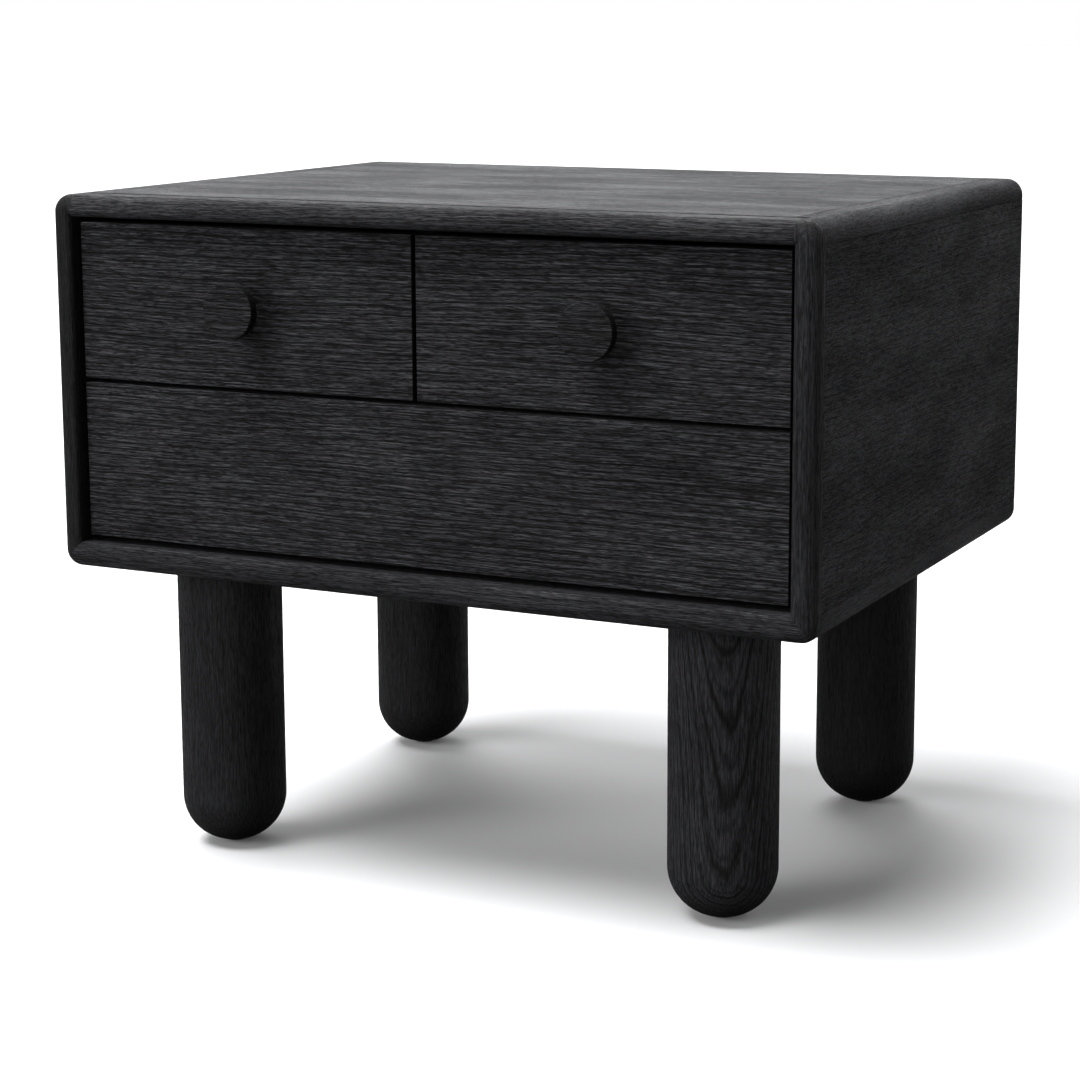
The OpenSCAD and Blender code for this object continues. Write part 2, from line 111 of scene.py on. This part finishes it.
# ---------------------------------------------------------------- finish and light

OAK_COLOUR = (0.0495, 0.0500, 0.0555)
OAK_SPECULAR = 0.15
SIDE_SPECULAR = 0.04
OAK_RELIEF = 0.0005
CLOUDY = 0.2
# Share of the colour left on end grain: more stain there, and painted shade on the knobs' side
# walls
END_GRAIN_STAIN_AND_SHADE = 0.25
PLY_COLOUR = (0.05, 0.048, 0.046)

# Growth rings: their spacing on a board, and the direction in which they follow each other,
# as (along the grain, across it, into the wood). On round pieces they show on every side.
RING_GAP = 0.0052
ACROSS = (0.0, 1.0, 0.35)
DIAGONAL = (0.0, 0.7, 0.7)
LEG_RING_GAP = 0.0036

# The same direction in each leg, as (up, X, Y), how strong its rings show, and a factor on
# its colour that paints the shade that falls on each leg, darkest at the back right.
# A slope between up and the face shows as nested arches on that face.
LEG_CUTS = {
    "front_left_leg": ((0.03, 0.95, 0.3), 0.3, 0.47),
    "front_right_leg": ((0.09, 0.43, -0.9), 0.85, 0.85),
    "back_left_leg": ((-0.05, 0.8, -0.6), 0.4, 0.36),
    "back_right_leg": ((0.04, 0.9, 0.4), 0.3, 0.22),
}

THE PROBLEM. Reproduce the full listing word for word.

SOLUTION BELOW.
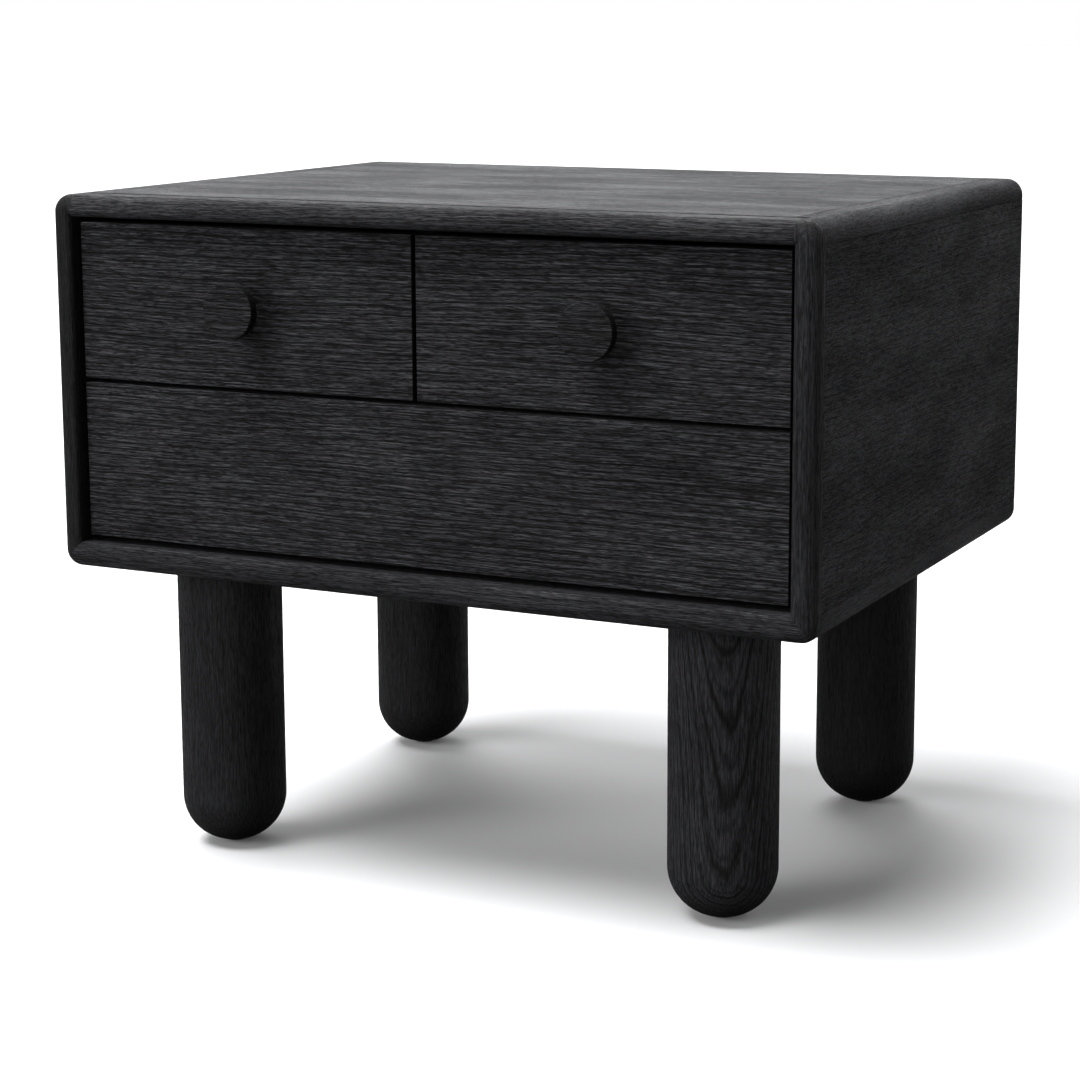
The OpenSCAD and Blender code for this object continues. Write part 2, from line 111 of scene.py on. This part finishes it.
# ---------------------------------------------------------------- finish and light

OAK_COLOUR = (0.0495, 0.0500, 0.0555)
OAK_SPECULAR = 0.15
SIDE_SPECULAR = 0.04
OAK_RELIEF = 0.0005
CLOUDY = 0.2
# Share of the colour left on end grain: more stain there, and painted shade on the knobs' side
# walls
END_GRAIN_STAIN_AND_SHADE = 0.25
PLY_COLOUR = (0.05, 0.048, 0.046)

# Growth rings: their spacing on a board, and the direction in which they follow each other,
# as (along the grain, across it, into the wood). On round pieces they show on every side.
RING_GAP = 0.0052
ACROSS = (0.0, 1.0, 0.35)
DIAGONAL = (0.0, 0.7, 0.7)
LEG_RING_GAP = 0.0036

# The same direction in each leg, as (up, X, Y), how strong its rings show, and a factor on
# its colour that paints the shade that falls on each leg, darkest at the back right.
# A slope between up and the face shows as nested arches on that face.
LEG_CUTS = {
    "front_left_leg": ((0.03, 0.95, 0.3), 0.3, 0.47),
    "front_right_leg": ((0.09, 0.43, -0.9), 0.85, 0.85),
    "back_left_leg": ((-0.05, 0.8, -0.6), 0.4, 0.36),
    "back_right_leg": ((0.04, 0.9, 0.4), 0.3, 0.22),
}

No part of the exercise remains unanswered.